The Bureau of Reclamation commissioned forty American artists to visit and create works inspired by sites of Reclamation in the American West from the late 1960s' to early 1970s'. As the project came to a close there was an exhibition held at the National Gallery of Art in Washington D.C. in 1972, The American Artist and Water Reclamation. Over fifty years after the exhibition, Reclamation has selected the same pieces that were once on display in Washington D.C. to be showcased as a retrospective of the first exhibition from that commission. The works that were originally displayed contained striking perspectives from varying Reclamation sites, such as Grand Coulee Dam in Washington, the Lower Colorado River of Arizona, and Shasta Dam in California.
  • An Excerpt from the Introduction of the Original Exhibition

    Douglas MacAgy, 1971

     "As once there was Restoration drama, this show might be called a Reclamation play. Much as the former paid tribute to a seasoned past in a still older England, the current production refers to a pioneer background in America that has never lost its wonder. That antecedent was a wilder West than the one to be seen today, but even then expeditions sponsored by the Government were also commissioning artists to picture their regional records. Here the old rewarding practive is brought up to date.
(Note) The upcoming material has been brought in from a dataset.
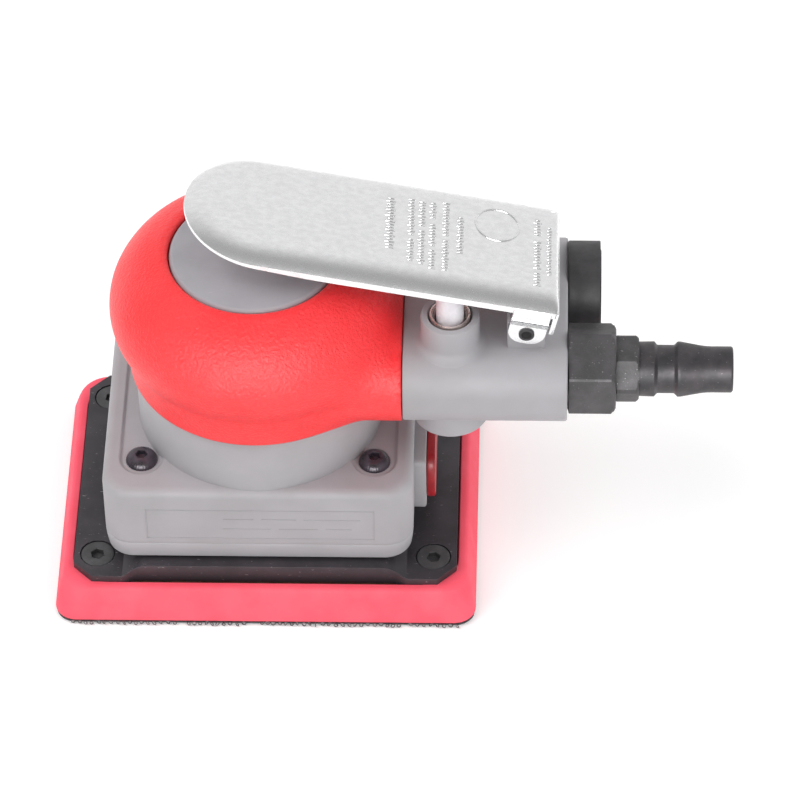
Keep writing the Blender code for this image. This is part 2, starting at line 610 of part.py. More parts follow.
def lever_skin(name, radius, tail_insets, start, finish=None):
    """The pressed sheet's outer or inner skin. Its edge rolls down round the
    same axis at EDGE_ROLL, and tail_insets take the square end in."""
    centre_inset, centre_height = EDGE_ROLL * math.sin(EDGE_TURN), LEVER_RISE - EDGE_ROLL
    sections = [start]
    for step, tail_inset in enumerate(tail_insets):
        angle = EDGE_TURN * (1 - step / (len(tail_insets) - 1))
        sections.append(lever_section(centre_inset - radius * math.sin(angle), tail_inset,
                                      centre_height + radius * math.cos(angle)))
    return loft(name, sections, finish)


EDGE_ROLL, EDGE_TURN = 8.0, math.radians(45)
EAR_HALF_WIDTH, EAR_DROP, EAR_CORNER, EAR_FACE = 4.4, 2.95, 3.4, 17.5


def build_lever():
    """The lever is drawn level about its pivot, then tilted."""
    sheet, trimmed = LEVER_SHEET, 5.68
    lever = lever_skin("lever", EDGE_ROLL, (0.0, 0.3, 1.1, 2.0), lever_section(0.0, 0.0, trimmed), bright_steel)
    hollow = lever_skin("lever_hollow", EDGE_ROLL - sheet, (sheet, sheet, sheet + 0.3, sheet + 1.0),
                        lever_section(-0.3, sheet, trimmed - 0.4))
    combine(lever, "DIFFERENCE", hollow)

    upright = Matrix.Rotation(math.radians(90), 4, "X")
    ear_top = 7.0
    ear = rounded(2 * EAR_HALF_WIDTH, ear_top + EAR_DROP, EAR_CORNER, 4, (0, (ear_top - EAR_DROP) / 2))
    for name, near in (("lever_ear_front", EAR_FACE - sheet), ("lever_ear_back", -EAR_FACE)):
        combine(lever, "UNION", prism(name, ear, near, near + sheet, None, turn=upright))
    combine(lever, "UNION", box("lever_rear_tab", (LEVER_TAIL - sheet, -15.0, 0.5), (LEVER_TAIL, 15.0, 7.6)))
    pin_way = disc("lever_pin_way", 2.1, -30, 30)
    pin_way.rotation_euler = (math.radians(90), 0, 0)
    combine(lever, "DIFFERENCE", pin_way)
    settled(lever)
    lever.location = Vector((PIVOT_X, 0, PIVOT_Z)) * MM
    lever.rotation_euler = (0, math.radians(LEVER_SLOPE), 0)

    pin = ring("lever_pin", 1.0, 1.8, -17.9, 17.9, black_oxide)
    pin.rotation_euler = (math.radians(90), 0, 0)
    pin.location = Vector((PIVOT_X, 0, PIVOT_Z)) * MM


# ---------------------------------------------------------------- air line

def build_inlet():
    """A hexagon bushing in the handle, a strainer, and the quick-connect plug."""
    at = Vector((0, -PORT_Y, HANDLE_Z)) * MM
    level = Matrix.Translation(at) @ Matrix.Rotation(math.radians(90), 4, "Y")

    def hexagon(name, flats, turn, start, end, finish=None):
        made = hex_cutter(name, flats, start, end)
        made.data.transform(level @ Matrix.Rotation(math.radians(turn), 4, "Z"))
        if finish is not None:
            cutters.objects.unlink(made)
            parts.objects.link(made)
            made.hide_render = False
            made.display_type = "TEXTURED"
            made.data.materials.append(finish)
        return made

    def barrel(name, profile, finish=None, steps=MID_ROUND):
        made = along_x(turned(name, profile, finish, steps=steps))
        made.location = at
        return made

    hex_start, hex_end = HANDLE_END_X + GAP, 83.4
    bushing = hexagon("inlet_bushing", 19.0, 0, hex_start, hex_end, black_oxide)
    combine(bushing, "UNION", barrel("bushing_thread", [(0, 74), (6.5, 74), (6.5, 58), (0, 58)]))
    combine(bushing, "INTERSECT", barrel("bushing_chamfer", [(0, hex_end), (9.2, hex_end), (10.5, hex_end - 1.4),
                                                             (10.5, 50), (0, 50)]))
    combine(bushing, "DIFFERENCE", barrel("bushing_bore", [(0, 90), (5.0, 90), (5.0, 73.5), (3.4, 73.5), (3.4, 50),
                                                           (0, 50)]))

    strainer = barrel("inlet_strainer", [(0, 74.6), (4.7, 74.6), (4.7, 73.9), (0, 73.9)], ground_steel)
    holes = [(0.0, 0.0)] + [(2.6 * math.cos(math.radians(60 * i)), 2.6 * math.sin(math.radians(60 * i)))
                            for i in range(6)]
    for number, (y, z) in enumerate(holes):
        hole = along_x(disc(f"strainer_hole_{number}", 0.8, 70, 80, steps=8))
        hole.location = at + Vector((0, y, z)) * MM
        combine(strainer, "DIFFERENCE", hole)

    plug = hexagon("plug_nipple", 14.0, 28, hex_end + GAP, 88.7, black_oxide)
    nose = [(0, 110.4), (5.0, 110.4), (5.35, 110.0), (5.35, 104.0), (6.4, 98.2), (6.4, 97.6), (5.6, 96.8), (5.6, 92.9),
            (6.4, 92.2), (6.4, 88.0), (4.7, 88.0), (4.7, 75.0), (0, 75.0)]
    combine(plug, "UNION", barrel("plug_body", nose))
    combine(plug, "DIFFERENCE", barrel("plug_bore", [(0, 120), (2.9, 120), (2.9, 60), (0, 60)], steps=SMALL_ROUND))


def build_muffler():
    """A sleeve in the handle's rear bore, with open-cell foam in it."""
    at = Vector((0, PORT_Y, HANDLE_Z)) * MM
    face, end = HANDLE_END_X + GAP, 79.8
    sleeve = along_x(turned("muffler_sleeve", [(11.5, end), (11.5, face), (7.1, face), (7.1, 60.0), (6.1, 60.0),
                                               (6.1, 75.6), (9.8, 75.6), (9.8, end)], black_plastic, steps=MID_ROUND))
    sleeve.location = at
    foam = along_x(turned("muffler_foam", [(0, end + 0.2), (9.4, end + 0.2), (9.4, 76.0), (5.8, 76.0), (5.8, 62.0),
                                           (0, 62.0)], black_foam, steps=MID_ROUND))
    foam.location = at


build_pad()
build_motor()
build_motor_housing()
build_grip_cover()
build_skirt()
build_skirt_fasteners()
build_isolator_posts()
build_port_plug()
build_valve()
build_lever()
build_inlet()
build_muffler()
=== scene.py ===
"""The looks of a pneumatic palm orbital sander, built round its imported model.

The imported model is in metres. The sections below work in millimetres and turn
them into metres where a mesh is made. They follow the tool as it is put
together, from the pad up.
"""

import math

import bmesh
import bpy
import numpy as np
from mathutils import Matrix, Vector


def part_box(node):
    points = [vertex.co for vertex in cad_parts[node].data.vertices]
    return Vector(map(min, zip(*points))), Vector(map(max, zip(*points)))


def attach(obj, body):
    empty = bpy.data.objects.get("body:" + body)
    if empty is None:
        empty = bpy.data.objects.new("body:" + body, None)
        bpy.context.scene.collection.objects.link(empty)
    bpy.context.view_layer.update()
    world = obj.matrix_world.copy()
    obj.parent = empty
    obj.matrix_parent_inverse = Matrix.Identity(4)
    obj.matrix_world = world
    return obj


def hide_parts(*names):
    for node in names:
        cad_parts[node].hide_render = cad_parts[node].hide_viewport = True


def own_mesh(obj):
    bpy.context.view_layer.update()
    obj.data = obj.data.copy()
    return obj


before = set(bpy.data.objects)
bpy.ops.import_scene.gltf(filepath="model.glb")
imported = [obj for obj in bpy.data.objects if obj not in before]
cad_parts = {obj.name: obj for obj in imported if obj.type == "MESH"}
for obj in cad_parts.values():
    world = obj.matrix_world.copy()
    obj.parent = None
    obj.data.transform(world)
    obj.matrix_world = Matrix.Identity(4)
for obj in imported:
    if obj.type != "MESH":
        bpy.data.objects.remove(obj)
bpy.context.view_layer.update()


# ---------------------------------------------------------------- camera
# A long lens looks down at the valve side, almost square to the pad's long
# side and rolled by a degree.

down, aside, roll = math.radians(45.671), math.radians(2.374), math.radians(1.209)
lens = bpy.data.cameras.new("bench_lens")
lens.sensor_width, lens.lens, lens.clip_end = 36.0, 229.2, 20.0
eye = bpy.data.objects.new("bench_camera", lens)
eye.matrix_world = (Matrix.Translation((0.067663, -0.841101, 0.900181)) @ Matrix.Rotation(aside, 4, "Z")
                    @ Matrix.Rotation(math.radians(90) - down, 4, "X") @ Matrix.Rotation(-roll, 4, "Z"))
bpy.context.scene.collection.objects.link(eye)
bpy.context.scene.camera = eye


# ---------------------------------------------------------------- studio
# A white floor, wide soft lights that bare metal doesn't mirror, and a sky that
# it does: bright behind the tool, dull overhead and in front.

bpy.context.scene.view_settings.view_transform = "Standard"


def node(tree, kind, **values):
    """A shader node with some inputs or settings given by name."""
    made = tree.nodes.new(kind)
    for name, value in values.items():
        if hasattr(made, name):
            setattr(made, name, value)
        else:
            made.inputs[name.replace("_", " ")].default_value = value
    return made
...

This return of more or less city-bred painters to the legendary mise en scene is by no means a masquerade in cowboy costime. It brings a spirit of that heritage to the windbreaker present. In doing so it revives the earlier histrionic relationship between artists and the natural setting. Favored elements of the Nation's lengthening tradition are revitalized. Again the action takes place in a focus of widespread social concern.

     

     Painters of the Old West trekked along as the country was being penetrated to the brink of development. They sketched colorful episodes on the trails, drafted impressions of the land's layout, and in their studios later they worked up popular pictures of the stunning new sights from jottings put down on the spot. Their timely share in thrills about prospects of the West were entirely in tune with official efforts to promote the emigration and settlement which eventually would leaf to the phase explored here."